There are certain symbols that are common to many cultures, especially in their distant past. One such is the Cosmic Tree. Devotees of Wagner’s music will well remember the Welt-Atem, the World Ash, that grew through the center of the earth, and how in Die Walkure Sigmund draws out the great sword Nothung (Needful) that had been thrust into it by Wotan, his father.
India, too has this symbol:
The Holy Lord said: They speak of the eternal ashwattha tree with roots above and branches below, its leaves the Vedic hymns; he who knows it is a knower of the Vedas (15:1).
This has both a macrocosmic meaning and a microcosmic one.
The cosmos, physical, astral, and causal, is rooted above in the Supreme Consciousness, in Brahman. Everything has originated in Brahman, has Brahman for its essential Being. That which is “below” is a manifestation of Brahman.
It is usual to say that the leaves of the tree are the hymns of the Veda, but this verse conveys a vital point of the character of relative existence. The word chhandamsi means poetic meter or rhythm. The meaning is that every thing is simply a mode of vibration, an energy-pattern, a variation on the single note of Om, of Mulaprakriti, the Primal Energy. Om, the Shabda (Sound) Brahman, is the Root Sound of which creation is a series of permutations. Those who know this–which implies knowledge of Purusha and Prakriti and their relationship–are knowers of the true Knowledge, the eternal veda/vidya.
We are rooted in our own Self and in Brahman, the Self’s Self. All that we identify with as us are the modes of Prakriti, of Creative Energy–which is Brahman in extension. All things are “songs” of God, incarnations of Om, the Pranava.
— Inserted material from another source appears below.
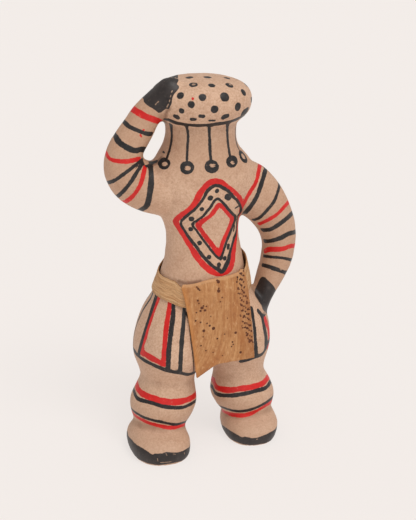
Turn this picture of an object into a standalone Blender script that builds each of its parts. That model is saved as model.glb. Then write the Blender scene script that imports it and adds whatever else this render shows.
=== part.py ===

Now we get more on the individual trees:
Below, above, its branches spread afar, nourished by the gunas. Its buds are the sense-objects; and in the world of men below its roots engender action (15:2).
The universal ashwattha tree, like the earthly banyan tree, puts down roots from its branches, making the one tree into many dependent trees–an apt symbol of Brahman and us. The three gunas are the elements which make up the universal and individual trees. The objects of the senses are the buds of the trees which, tending downward, make fresh roots in the world. These roots are karmas, both action and the results of action.
Its form is not perceptible here in the world, not its end, nor its beginning, nor its foundation [that which enables it to continue in existence]. Cutting this firm-rooted ashwattha tree with the strong axe of non-attachment, (15:3).
As long as our consciousness is centered in this world, in relative existence, in the experience of the body, mind, and senses, we cannot possibly comprehend the true nature and life of the world and our embodiment within it. Therefore we must transfer our consciousness to the Spirit-self which is eternally rooted in Brahman. Then here and now we will comprehend everything. Just as the kernel of a seed or nut when it ripens pulls away from the shell, in the same way as we ripen through the practice of meditation we shall become detached from all that is of the world. The resulting illumined consciousness (prajna) will be the axe by which we can cut through the subsidiary roots of the earthly ashwattha tree.
Writing of this, Dr. I. K. Taimni observed: “According to the yogic philosophy it is possible to rise completely above the illusions and miseries of life and to gain infinite knowledge, bliss, and power through enlightenment here and now while we are still living in the physical body.… No vague promise of an uncertain postmortem happiness this, but a definite scientific assertion of a fact verified by the experience of innumerable yogis, saints, and sages who have trodden the path of yoga throughout the ages.”
This being absolutely so, Krishna concludes:
Then that place is to be sought to which, having gone, they do not return again: “In that Primeval Purusha from which streamed forth the ancient Power, I take refuge” (15:4).
The second half of this verse should be our constant aspiration.